Auch ein Bus mit 50 Rechten aus dem südbrandenburgischen Landkreis Elbe-Elster traf verspätet ein. Erst eine Stunde später als geplant, unter lauten Pfiffen und „Nazis raus“-Rufen begann die Heß-Demo dann – um 20 Meter später schon wieder zum Stillstand zu kommen. Die Gegendemo, rund einen Kilometer entfernt, blockierte erfolgreich die Straßen, die Polizei musste den Zug der Rechten stoppen.

Für den Nazi-Tross ging es auch in der Folge nur schleppend voran – begleitet von BürgerInnen, die am Straßenrand ihren Unmut lautstark äußerten. „Nazis raus“, „Ihr habt den Krieg verloren“ oder „Haut ab“, skandierten die Nazigegner immer wieder. Zunächst blieb es auf der Gegenseite nahezu ruhig. Ein Fotograf wurde angerempelt. Ansonsten reagierten die Rechten mit abfälligen Handgesten und verbalen Beleidigungen. In der ersten Reihe präsentierten die jungen Rechten ein Banner, während die Mittagssonne das Warten nicht angenehmer machte.

Als die Kundgebung schließlich um 14.40 Uhr startete, übertönten Pfiffe die rechten Reden größtenteils. Die „15 Punkte“, die Sebastian Schmidtke, ehemals Chef der Berliner NPD, als Beweise verkaufen wollte, warum Heß am 17. August 1987 keinen Selbstmord begangen haben soll, gingen jedenfalls unter.
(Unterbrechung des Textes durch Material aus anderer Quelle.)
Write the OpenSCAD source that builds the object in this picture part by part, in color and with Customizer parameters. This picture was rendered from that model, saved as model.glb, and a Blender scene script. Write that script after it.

„Die freiheitlich-demokratische Grundordnung gilt auch für Arschlöcher, leider“

Berlins Innensenator Geisel (SPD)

Kurz darauf kam es zu Rangeleien, als etwa 20 Rechtsradikale auf Gegendemonstranten zu stürmten. Die Polizei war sofort zur Stelle und führte den Anführer aus den Reihen der Rechten sofort ab. Auch auf der neuen Route säumten wieder zahlreiche Nazi-Gegner die Straßen. „Erhängt euch“, riefen manche. Auf Plakaten standen Sätze wie: „Macht es wie Rolf Hässlich“ oder „We love Volkstod“.

Naziparolen waren nur auf den letzten 500 Metern zurück zum Bahnhof vernehmbar. Als die Abschlusskundgebung gegen 16 Uhr zwischen Bahnhof und Spandau-Arcarden startete, brüllten und pfiffen etwa 300 Antifaschisten die Redner gnadenlos nieder. Gegen 16.45 Uhr hatten die Verschwörungstheoretiker ausgeredet. Unter den Heß-Rednern waren je ein Norweger, Brite und Franzose. Um 17.17 Uhr verließen auch die letzten Rechten den Platz. Eine Wasserflasche flog ihnen hinterher, kurz darauf auch eine Bierflasche.

Doch anderswo war der Spuk noch nicht zu Ende. Infolge von – vermutlich politisch motivierten – Brandanschlägen auf Signalanlagen der Deutschen Bahn waren etwa 250 weitere Neonazis auf dem Weg nach Berlin im Umland hängen geblieben und sorgten dort für Unruhe. Eigentlich wollten auch sie in der Hauptstadt am Aufmarsch zum 30. Todestag des Hitler-Stellvertreters Rudolf Heß teilnehmen, wie die Polizei mitteilte. Weil sie dort nicht ankam, meldete die Gruppe daraufhin eine Spontandemonstration in Falkensee (Havelland) an, lief zwei Stunden lang durch die Kleinstadt und beschädigte das Schaufenster eines Büros der Grünen. Die Polizei sicherte die Veranstaltung mit 200 Beamten.

Brandanschläge auf die Bahnanlagen hatten am Samstag zu Ausfällen auf den Zugstrecken zwischen Berlin, Hamburg und Hannover geführt, die auch in der Nacht zu Sonntag noch nicht beseitigt waren. Die Polizei ermittelt in alle Richtungen, hält aber einen Zusammenhang mit der Anreise der Neonazis für nahe­liegend.